[Start INFORMATION PROVIDED]

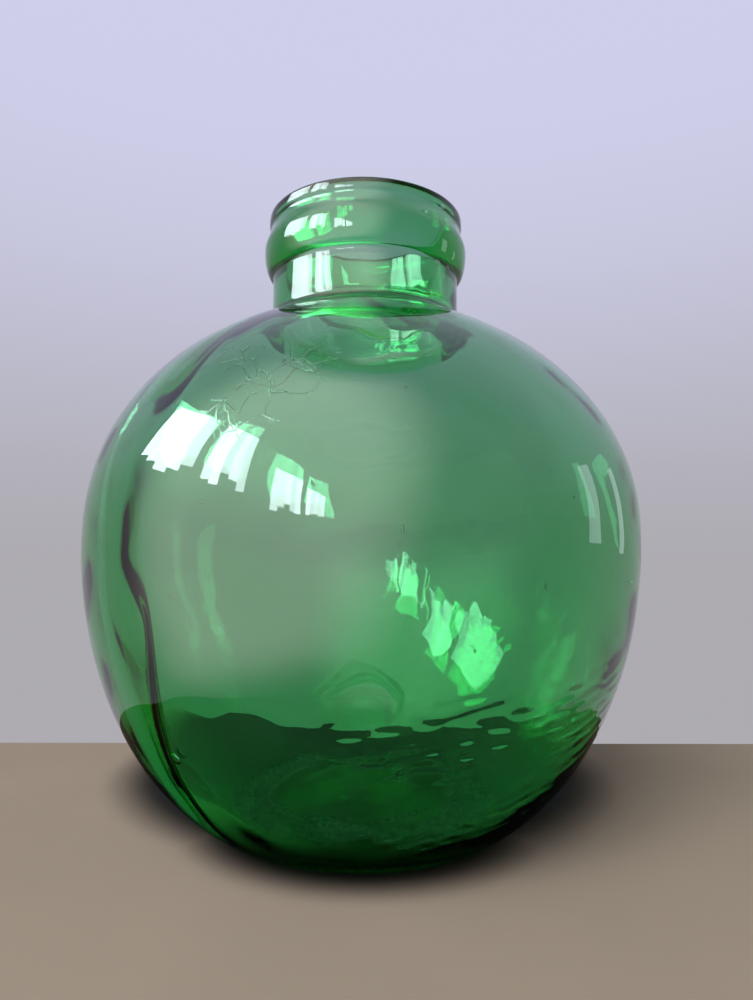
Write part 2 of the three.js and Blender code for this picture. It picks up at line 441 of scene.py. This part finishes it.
GLASS_IOR = 1.52
ABSORBED_COLOUR, ABSORBED_DENSITY = (0.04, 0.88, 0.36, 1), 125  # passes green, takes red and some blue
FOOT_ROUGH, RUB_ROUGH, SCRATCH_ROUGH, DUST_ROUGH, RESIDUE_ROUGH = 0.5, 0.10, 0.35, 0.03, 0.6
SCRATCH_BEARING, SCRATCH_Z, SCRATCH_REACH = -20, 0.255, 0.050
GRAIN, SCRATCH_DEPTH, FOOT_DEPTH = 0.02, 0.25, 0.4  # shares of the relief's depth
RELIEF_DEPTH = 0.5 * MM
FOOT_WEAR = 0.0005, 0.0025  # height over which the ground foot ends
BELT = (0.150, 0.172), (0.186, 0.208)  # heights over which the rub marks start and end
RESIDUE_HEIGHTS, RESIDUE_RADII = ((0.0105, 0.0125), (0.026, 0.036)), (0.070, 0.092)
DUST_HEIGHTS = 0.27, 0.34


def hairlines(graph, scale, width):
    """Thin wandering scratches: the borders of cells on a warped grid."""
    warp = graph.add("ShaderNodeTexNoise", "Color", None, Vector=graph.place, Scale=scale * 0.6, Detail=2.0)
    vector = {"data_type": "VECTOR"}
    moved = graph.add("ShaderNodeMix", "Result", vector, Factor=0.02, A=graph.place, B=warp)
    edges = {"feature": "DISTANCE_TO_EDGE"}
    cells = graph.add("ShaderNodeTexVoronoi", "Distance", edges, Vector=moved, Scale=scale)
    return graph.band(cells, 0.0, width, 1.0, 0.0)


def worn_foot(graph, height):
    """Ground dull where it has been slid about."""
    low = graph.band(height, *FOOT_WEAR, 1.0, 0.0)
    return graph.math("MULTIPLY", low, graph.band(graph.noise(260.0), 0.35, 0.6, 0.35, 1.0))


def rub_marks(graph, height):
    """Short level marks round the widest line, where carboys touch each other."""
    marks = graph.band(graph.noise(90.0, 3.0, (1.0, 1.0, 9.0)), 0.62, 0.72)
    above = graph.band(height, *BELT[0])
    below = graph.band(height, *BELT[1], 1.0, 0.0)
    return graph.math("MULTIPLY", marks, graph.math("MULTIPLY", above, below))


def scratches(graph):
    """One patch of scratches on the front of the shoulder."""
    lines = hairlines(graph, 60.0, 0.02)
    broken = graph.band(graph.noise(38.0), 0.44, 0.54)
    patch = graph.math("MULTIPLY", graph.near(SCRATCH_BEARING, SCRATCH_Z, SCRATCH_REACH), broken)
    return graph.math("MULTIPLY", lines, patch)


def dried_residue(graph, height):
    """Dried on the inside of the base."""
    above = graph.band(height, *RESIDUE_HEIGHTS[0])
    below = graph.band(height, *RESIDUE_HEIGHTS[1], 1.0, 0.0)
    level = graph.math("MULTIPLY", above, below)
    disc = graph.band(graph.away_from((0, 0, 0.02)), *RESIDUE_RADII, 1.0, 0.0)
    patchy = graph.band(graph.noise(45.0, 4.0), 0.3, 0.65, 0.45, 1.0)
    return graph.math("MULTIPLY", graph.math("MULTIPLY", level, disc), patchy)


def light_dust(graph, height):
    """A light bloom on the upward-facing shoulder."""
    patchy = graph.band(graph.noise(55.0, 5.0), 0.5, 0.75)
    return graph.math("MULTIPLY", graph.band(height, *DUST_HEIGHTS), patchy)


def glass_material():
    graph = Graph("green_glass")
    shader = graph.shader
    shader.inputs["Base Color"].default_value = (1, 1, 1, 1)
    shader.inputs["Transmission Weight"].default_value = 1
    shader.inputs["IOR"].default_value = GLASS_IOR
    height = graph.add("ShaderNodeSeparateXYZ", "Z", None, Vector=graph.place)
    foot = worn_foot(graph, height)
    lines = scratches(graph)

    rough = graph.math("MULTIPLY", foot, FOOT_ROUGH)
    for share, amount in (
        (rub_marks(graph, height), RUB_ROUGH),
        (lines, SCRATCH_ROUGH),
        (light_dust(graph, height), DUST_ROUGH),
        (dried_residue(graph, height), RESIDUE_ROUGH),
    ):
        rough = graph.math("ADD", rough, graph.math("MULTIPLY", share, amount))
    graph.plug(rough, shader.inputs["Roughness"])

    relief = graph.math("MULTIPLY", graph.noise(140.0, 3.0), GRAIN)
    relief = graph.math("SUBTRACT", relief, graph.math("MULTIPLY", lines, SCRATCH_DEPTH))
    ground = graph.math("MULTIPLY", foot, graph.noise(900.0))
    relief = graph.math("ADD", relief, graph.math("MULTIPLY", ground, FOOT_DEPTH))
    bump = graph.add("ShaderNodeBump", "Normal", None, Strength=1.0, Distance=RELIEF_DEPTH, Height=relief)
    graph.plug(bump, shader.inputs["Normal"])

    volume = graph.tree.nodes.new("ShaderNodeVolumeAbsorption")
    volume.inputs["Color"].default_value = ABSORBED_COLOUR
    volume.inputs["Density"].default_value = ABSORBED_DENSITY
    graph.tree.links.new(volume.outputs["Volume"], graph.tree.nodes["Material Output"].inputs["Volume"])
    return graph.material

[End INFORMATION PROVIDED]

Write the listing out again, exactly as shown above.

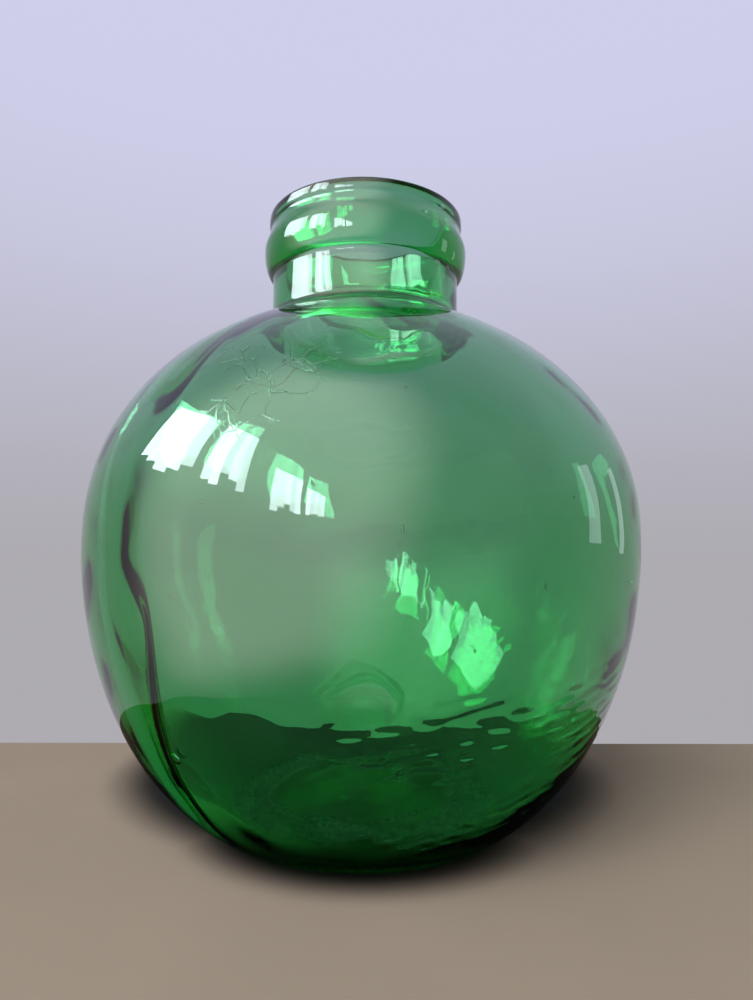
Write part 2 of the three.js and Blender code for this picture. It picks up at line 441 of scene.py. This part finishes it.
GLASS_IOR = 1.52
ABSORBED_COLOUR, ABSORBED_DENSITY = (0.04, 0.88, 0.36, 1), 125  # passes green, takes red and some blue
FOOT_ROUGH, RUB_ROUGH, SCRATCH_ROUGH, DUST_ROUGH, RESIDUE_ROUGH = 0.5, 0.10, 0.35, 0.03, 0.6
SCRATCH_BEARING, SCRATCH_Z, SCRATCH_REACH = -20, 0.255, 0.050
GRAIN, SCRATCH_DEPTH, FOOT_DEPTH = 0.02, 0.25, 0.4  # shares of the relief's depth
RELIEF_DEPTH = 0.5 * MM
FOOT_WEAR = 0.0005, 0.0025  # height over which the ground foot ends
BELT = (0.150, 0.172), (0.186, 0.208)  # heights over which the rub marks start and end
RESIDUE_HEIGHTS, RESIDUE_RADII = ((0.0105, 0.0125), (0.026, 0.036)), (0.070, 0.092)
DUST_HEIGHTS = 0.27, 0.34


def hairlines(graph, scale, width):
    """Thin wandering scratches: the borders of cells on a warped grid."""
    warp = graph.add("ShaderNodeTexNoise", "Color", None, Vector=graph.place, Scale=scale * 0.6, Detail=2.0)
    vector = {"data_type": "VECTOR"}
    moved = graph.add("ShaderNodeMix", "Result", vector, Factor=0.02, A=graph.place, B=warp)
    edges = {"feature": "DISTANCE_TO_EDGE"}
    cells = graph.add("ShaderNodeTexVoronoi", "Distance", edges, Vector=moved, Scale=scale)
    return graph.band(cells, 0.0, width, 1.0, 0.0)


def worn_foot(graph, height):
    """Ground dull where it has been slid about."""
    low = graph.band(height, *FOOT_WEAR, 1.0, 0.0)
    return graph.math("MULTIPLY", low, graph.band(graph.noise(260.0), 0.35, 0.6, 0.35, 1.0))


def rub_marks(graph, height):
    """Short level marks round the widest line, where carboys touch each other."""
    marks = graph.band(graph.noise(90.0, 3.0, (1.0, 1.0, 9.0)), 0.62, 0.72)
    above = graph.band(height, *BELT[0])
    below = graph.band(height, *BELT[1], 1.0, 0.0)
    return graph.math("MULTIPLY", marks, graph.math("MULTIPLY", above, below))


def scratches(graph):
    """One patch of scratches on the front of the shoulder."""
    lines = hairlines(graph, 60.0, 0.02)
    broken = graph.band(graph.noise(38.0), 0.44, 0.54)
    patch = graph.math("MULTIPLY", graph.near(SCRATCH_BEARING, SCRATCH_Z, SCRATCH_REACH), broken)
    return graph.math("MULTIPLY", lines, patch)


def dried_residue(graph, height):
    """Dried on the inside of the base."""
    above = graph.band(height, *RESIDUE_HEIGHTS[0])
    below = graph.band(height, *RESIDUE_HEIGHTS[1], 1.0, 0.0)
    level = graph.math("MULTIPLY", above, below)
    disc = graph.band(graph.away_from((0, 0, 0.02)), *RESIDUE_RADII, 1.0, 0.0)
    patchy = graph.band(graph.noise(45.0, 4.0), 0.3, 0.65, 0.45, 1.0)
    return graph.math("MULTIPLY", graph.math("MULTIPLY", level, disc), patchy)


def light_dust(graph, height):
    """A light bloom on the upward-facing shoulder."""
    patchy = graph.band(graph.noise(55.0, 5.0), 0.5, 0.75)
    return graph.math("MULTIPLY", graph.band(height, *DUST_HEIGHTS), patchy)


def glass_material():
    graph = Graph("green_glass")
    shader = graph.shader
    shader.inputs["Base Color"].default_value = (1, 1, 1, 1)
    shader.inputs["Transmission Weight"].default_value = 1
    shader.inputs["IOR"].default_value = GLASS_IOR
    height = graph.add("ShaderNodeSeparateXYZ", "Z", None, Vector=graph.place)
    foot = worn_foot(graph, height)
    lines = scratches(graph)

    rough = graph.math("MULTIPLY", foot, FOOT_ROUGH)
    for share, amount in (
        (rub_marks(graph, height), RUB_ROUGH),
        (lines, SCRATCH_ROUGH),
        (light_dust(graph, height), DUST_ROUGH),
        (dried_residue(graph, height), RESIDUE_ROUGH),
    ):
        rough = graph.math("ADD", rough, graph.math("MULTIPLY", share, amount))
    graph.plug(rough, shader.inputs["Roughness"])

    relief = graph.math("MULTIPLY", graph.noise(140.0, 3.0), GRAIN)
    relief = graph.math("SUBTRACT", relief, graph.math("MULTIPLY", lines, SCRATCH_DEPTH))
    ground = graph.math("MULTIPLY", foot, graph.noise(900.0))
    relief = graph.math("ADD", relief, graph.math("MULTIPLY", ground, FOOT_DEPTH))
    bump = graph.add("ShaderNodeBump", "Normal", None, Strength=1.0, Distance=RELIEF_DEPTH, Height=relief)
    graph.plug(bump, shader.inputs["Normal"])

    volume = graph.tree.nodes.new("ShaderNodeVolumeAbsorption")
    volume.inputs["Color"].default_value = ABSORBED_COLOUR
    volume.inputs["Density"].default_value = ABSORBED_DENSITY
    graph.tree.links.new(volume.outputs["Volume"], graph.tree.nodes["Material Output"].inputs["Volume"])
    return graph.material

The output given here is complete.